*Directive:* Write out all of the lines below, exactly and completely.

*Information supplied:*
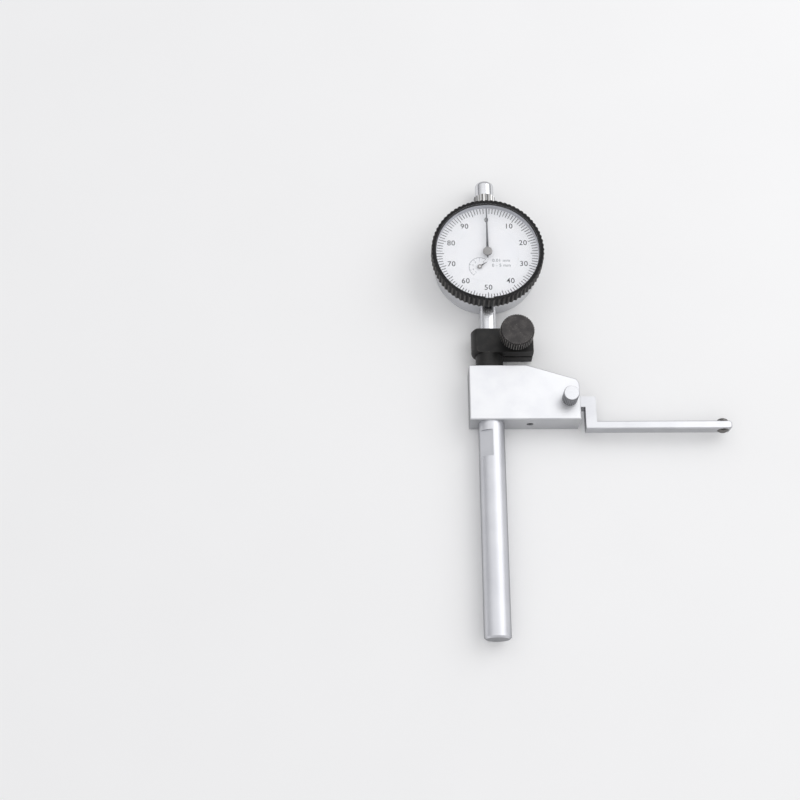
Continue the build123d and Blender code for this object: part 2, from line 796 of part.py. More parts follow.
# Return spring: close coils between a hook over the guide pin and a hook over the post
hook_r = guide_pin_d / 2 + spring_wire_d / 2 + spring_hook_clear
coil_bottom = spring_post_y + hook_r
coil_top = guide_pin_y - hook_r
coil_height = coil_top - coil_bottom
with BuildPart() as return_spring:
    with BuildLine() as coil_path:
        Helix(spring_pitch, coil_height, spring_r, center=(spring_x, coil_bottom, 0), direction=(0, 1, 0))
    coil_start = coil_path.line @ 0
    coil_end = coil_path.line @ 1
    with BuildSketch(Plane(origin=coil_start, z_dir=coil_path.line % 0)):
        Circle(spring_wire_d / 2)
    sweep(is_frenet=True)
    for corner in (coil_start, coil_end):
        centre = Vector(spring_x, corner.Y, 0)
        outward = (corner - centre).normalized()
        with BuildSketch(Plane(origin=centre - outward * spring_bend_overlap, z_dir=outward)):
            Circle(spring_bend_d / 2)
        extrude(amount=spring_r + spring_wire_d)
    with Locations(Plane(origin=(spring_x, guide_pin_y, 0), x_dir=(0, 1, 0), z_dir=(1, 0, 0))):
        Torus(hook_r, spring_wire_d / 2)
    with Locations(Plane(origin=(spring_x, spring_post_y, 0), x_dir=(1, 0, 0), z_dir=(0, 0, 1))):
        Torus(hook_r, spring_wire_d / 2)
return_spring.part.label = "return_spring"
export_step(return_spring.part, "parts/return_spring.step")


def toothed_wheel(x, y, z, turn):
    """A thin wheel with a rim, spokes and a hub, with a tooth at the angle turn."""
    rim_r = wheel_teeth * train_module / 2 - wheel_rim
    with BuildPart() as made:
        with BuildSketch(level(x, y, z)):
            with BuildLine():
                Polyline(*tooth_points(wheel_teeth, train_module, turn), close=True)
            make_face()
            Circle(rim_r, mode=Mode.SUBTRACT)
            with PolarLocations(rim_r / 2, wheel_spokes):
                Rectangle(rim_r + wheel_rim, wheel_rim)
            Circle(wheel_hub_r)
            Circle(arbor_d / 2, mode=Mode.SUBTRACT)
        extrude(amount=wheel_thick)
    return made.part


def arbor(x, y, back, body_back, body_front, front, front_d):
    """A turned arbor along Z with a pivot at its back and a longer pivot through the front plate."""
    with BuildPart() as made:
        for start, end, d in (
            (back, body_back, arbor_pivot_d),
            (body_back, body_front, arbor_d),
            (body_front, front, front_d),
        ):
            with BuildSketch(level(x, y, start)):
                Circle(d / 2)
            extrude(amount=end - start)
    return made.part


# Rack pinion on the counter arbor, with its wheel and hand
counter_arbor_front = counter_hand_level + hand_thick
with BuildPart() as rack_pinion:
    add(
        arbor(
            -counter_left,
            counter_y,
            bridge_back + end_play,
            bridge_front + end_play,
            front_plate_back - end_play,
            counter_arbor_front,
            arbor_pivot_d,
        )
    )
    with BuildSketch(level(-counter_left, counter_y, -rack_pinion_half)):
        with BuildLine():
            rack_pinion_shape = {"addendum": 0.9, "dedendum": 1.2, "flank": 0.40}
            Polyline(*tooth_points(rack_pinion_teeth, rack_module, 0, **rack_pinion_shape), close=True)
        make_face()
    extrude(amount=2 * rack_pinion_half)
rack_pinion.part.label = "rack_pinion"
export_step(rack_pinion.part, "parts/rack_pinion.step")

counter_wheel = toothed_wheel(-counter_left, counter_y, counter_wheel_level, counter_angle)
counter_wheel.label = "counter_wheel"
export_step(counter_wheel, "parts/counter_wheel.step")

# Centre pinion: it meshes with both wheels and carries the main hand
pinion_turn = counter_angle + 180 + 180 / centre_pinion_teeth
with BuildPart() as centre_pinion:
    with BuildSketch(level(0, dial_y, web_front + end_play)):
        with BuildLine():
            pinion_shape = {"addendum": 0.9, "dedendum": 1.3, "flank": 0.38, "tip": 0.16}
            outline = tooth_points(centre_pinion_teeth, train_module, pinion_turn, **pinion_shape)
            Polyline(*outline, close=True)
        make_face()
    extrude(amount=front_plate_back - web_front - 2 * end_play)
    with BuildSketch(level(0, dial_y, web_back + end_play)):
        Circle(arbor_pivot_d / 2)
    extrude(amount=main_hand_level + arbor_in_hand - web_back - end_play)
centre_pinion.part.label = "centre_pinion"
export_step(centre_pinion.part, "parts/centre_pinion.step")

# Take-up arbor and wheel, which the hairspring keeps loaded against the centre pinion
takeup_arbor = arbor(
    takeup_x,
    takeup_y,
    web_back + end_play,
    web_front + end_play,
    front_plate_back - end_play,
    front_plate_front,
    arbor_pivot_d,
)
takeup_arbor.label = "takeup_arbor"
export_step(takeup_arbor, "parts/takeup_arbor.step")

takeup_wheel_turn = takeup_angle + 180 + 180 / wheel_teeth
takeup_wheel = toothed_wheel(takeup_x, takeup_y, takeup_wheel_level, takeup_wheel_turn)
takeup_wheel.label = "takeup_wheel"
export_step(takeup_wheel, "parts/takeup_wheel.step")

# Hairspring: a flat spiral round the take-up arbor, pinned to a stud at its outer end
hair_steps = hair_steps_per_turn * hair_turns
hair_growth = (hair_outer_r - hair_inner_r) / hair_steps
hair_spiral = [
    (hair_inner_r + i * hair_growth, i * 360 / hair_steps_per_turn) for i in range(hair_steps + 1)
]
with BuildPart() as hairspring:
    with BuildSketch(level(takeup_x, takeup_y, hairspring_level)):
        with BuildLine():
            outer_side = [polar_point(r + hair_wire / 2, angle) for r, angle in hair_spiral]
            inner_side = [polar_point(r - hair_wire / 2, angle) for r, angle in reversed(hair_spiral)]
            Polyline(*outer_side, *inner_side, close=True)
        make_face()
    extrude(amount=hair_height)
hairspring.part.label = "hairspring"
export_step(hairspring.part, "parts/hairspring.step")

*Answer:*
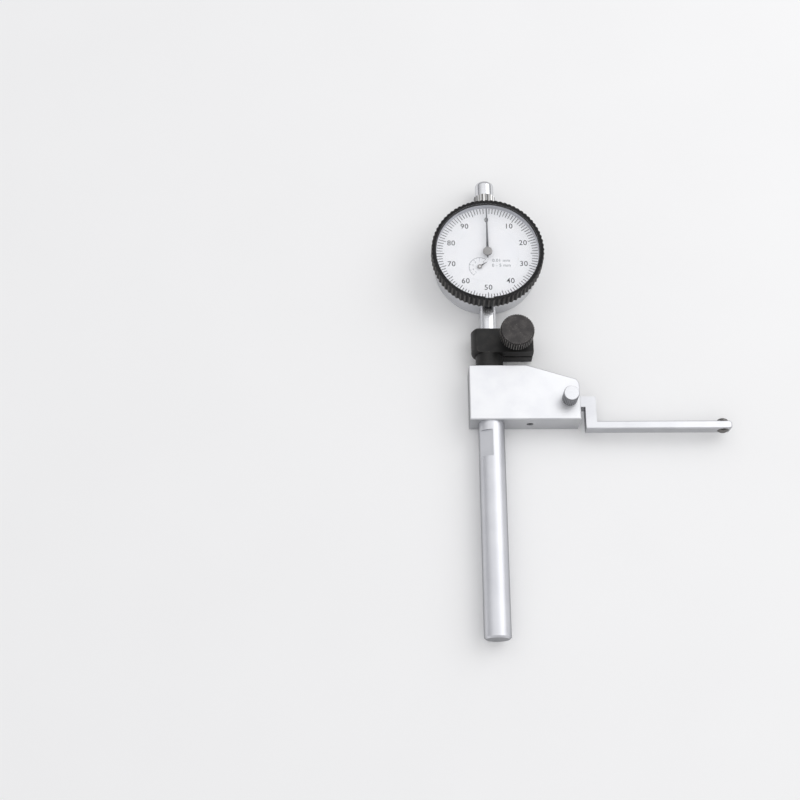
Continue the build123d and Blender code for this object: part 2, from line 796 of part.py. More parts follow.
# Return spring: close coils between a hook over the guide pin and a hook over the post
hook_r = guide_pin_d / 2 + spring_wire_d / 2 + spring_hook_clear
coil_bottom = spring_post_y + hook_r
coil_top = guide_pin_y - hook_r
coil_height = coil_top - coil_bottom
with BuildPart() as return_spring:
    with BuildLine() as coil_path:
        Helix(spring_pitch, coil_height, spring_r, center=(spring_x, coil_bottom, 0), direction=(0, 1, 0))
    coil_start = coil_path.line @ 0
    coil_end = coil_path.line @ 1
    with BuildSketch(Plane(origin=coil_start, z_dir=coil_path.line % 0)):
        Circle(spring_wire_d / 2)
    sweep(is_frenet=True)
    for corner in (coil_start, coil_end):
        centre = Vector(spring_x, corner.Y, 0)
        outward = (corner - centre).normalized()
        with BuildSketch(Plane(origin=centre - outward * spring_bend_overlap, z_dir=outward)):
            Circle(spring_bend_d / 2)
        extrude(amount=spring_r + spring_wire_d)
    with Locations(Plane(origin=(spring_x, guide_pin_y, 0), x_dir=(0, 1, 0), z_dir=(1, 0, 0))):
        Torus(hook_r, spring_wire_d / 2)
    with Locations(Plane(origin=(spring_x, spring_post_y, 0), x_dir=(1, 0, 0), z_dir=(0, 0, 1))):
        Torus(hook_r, spring_wire_d / 2)
return_spring.part.label = "return_spring"
export_step(return_spring.part, "parts/return_spring.step")


def toothed_wheel(x, y, z, turn):
    """A thin wheel with a rim, spokes and a hub, with a tooth at the angle turn."""
    rim_r = wheel_teeth * train_module / 2 - wheel_rim
    with BuildPart() as made:
        with BuildSketch(level(x, y, z)):
            with BuildLine():
                Polyline(*tooth_points(wheel_teeth, train_module, turn), close=True)
            make_face()
            Circle(rim_r, mode=Mode.SUBTRACT)
            with PolarLocations(rim_r / 2, wheel_spokes):
                Rectangle(rim_r + wheel_rim, wheel_rim)
            Circle(wheel_hub_r)
            Circle(arbor_d / 2, mode=Mode.SUBTRACT)
        extrude(amount=wheel_thick)
    return made.part


def arbor(x, y, back, body_back, body_front, front, front_d):
    """A turned arbor along Z with a pivot at its back and a longer pivot through the front plate."""
    with BuildPart() as made:
        for start, end, d in (
            (back, body_back, arbor_pivot_d),
            (body_back, body_front, arbor_d),
            (body_front, front, front_d),
        ):
            with BuildSketch(level(x, y, start)):
                Circle(d / 2)
            extrude(amount=end - start)
    return made.part


# Rack pinion on the counter arbor, with its wheel and hand
counter_arbor_front = counter_hand_level + hand_thick
with BuildPart() as rack_pinion:
    add(
        arbor(
            -counter_left,
            counter_y,
            bridge_back + end_play,
            bridge_front + end_play,
            front_plate_back - end_play,
            counter_arbor_front,
            arbor_pivot_d,
        )
    )
    with BuildSketch(level(-counter_left, counter_y, -rack_pinion_half)):
        with BuildLine():
            rack_pinion_shape = {"addendum": 0.9, "dedendum": 1.2, "flank": 0.40}
            Polyline(*tooth_points(rack_pinion_teeth, rack_module, 0, **rack_pinion_shape), close=True)
        make_face()
    extrude(amount=2 * rack_pinion_half)
rack_pinion.part.label = "rack_pinion"
export_step(rack_pinion.part, "parts/rack_pinion.step")

counter_wheel = toothed_wheel(-counter_left, counter_y, counter_wheel_level, counter_angle)
counter_wheel.label = "counter_wheel"
export_step(counter_wheel, "parts/counter_wheel.step")

# Centre pinion: it meshes with both wheels and carries the main hand
pinion_turn = counter_angle + 180 + 180 / centre_pinion_teeth
with BuildPart() as centre_pinion:
    with BuildSketch(level(0, dial_y, web_front + end_play)):
        with BuildLine():
            pinion_shape = {"addendum": 0.9, "dedendum": 1.3, "flank": 0.38, "tip": 0.16}
            outline = tooth_points(centre_pinion_teeth, train_module, pinion_turn, **pinion_shape)
            Polyline(*outline, close=True)
        make_face()
    extrude(amount=front_plate_back - web_front - 2 * end_play)
    with BuildSketch(level(0, dial_y, web_back + end_play)):
        Circle(arbor_pivot_d / 2)
    extrude(amount=main_hand_level + arbor_in_hand - web_back - end_play)
centre_pinion.part.label = "centre_pinion"
export_step(centre_pinion.part, "parts/centre_pinion.step")

# Take-up arbor and wheel, which the hairspring keeps loaded against the centre pinion
takeup_arbor = arbor(
    takeup_x,
    takeup_y,
    web_back + end_play,
    web_front + end_play,
    front_plate_back - end_play,
    front_plate_front,
    arbor_pivot_d,
)
takeup_arbor.label = "takeup_arbor"
export_step(takeup_arbor, "parts/takeup_arbor.step")

takeup_wheel_turn = takeup_angle + 180 + 180 / wheel_teeth
takeup_wheel = toothed_wheel(takeup_x, takeup_y, takeup_wheel_level, takeup_wheel_turn)
takeup_wheel.label = "takeup_wheel"
export_step(takeup_wheel, "parts/takeup_wheel.step")

# Hairspring: a flat spiral round the take-up arbor, pinned to a stud at its outer end
hair_steps = hair_steps_per_turn * hair_turns
hair_growth = (hair_outer_r - hair_inner_r) / hair_steps
hair_spiral = [
    (hair_inner_r + i * hair_growth, i * 360 / hair_steps_per_turn) for i in range(hair_steps + 1)
]
with BuildPart() as hairspring:
    with BuildSketch(level(takeup_x, takeup_y, hairspring_level)):
        with BuildLine():
            outer_side = [polar_point(r + hair_wire / 2, angle) for r, angle in hair_spiral]
            inner_side = [polar_point(r - hair_wire / 2, angle) for r, angle in reversed(hair_spiral)]
            Polyline(*outer_side, *inner_side, close=True)
        make_face()
    extrude(amount=hair_height)
hairspring.part.label = "hairspring"
export_step(hairspring.part, "parts/hairspring.step")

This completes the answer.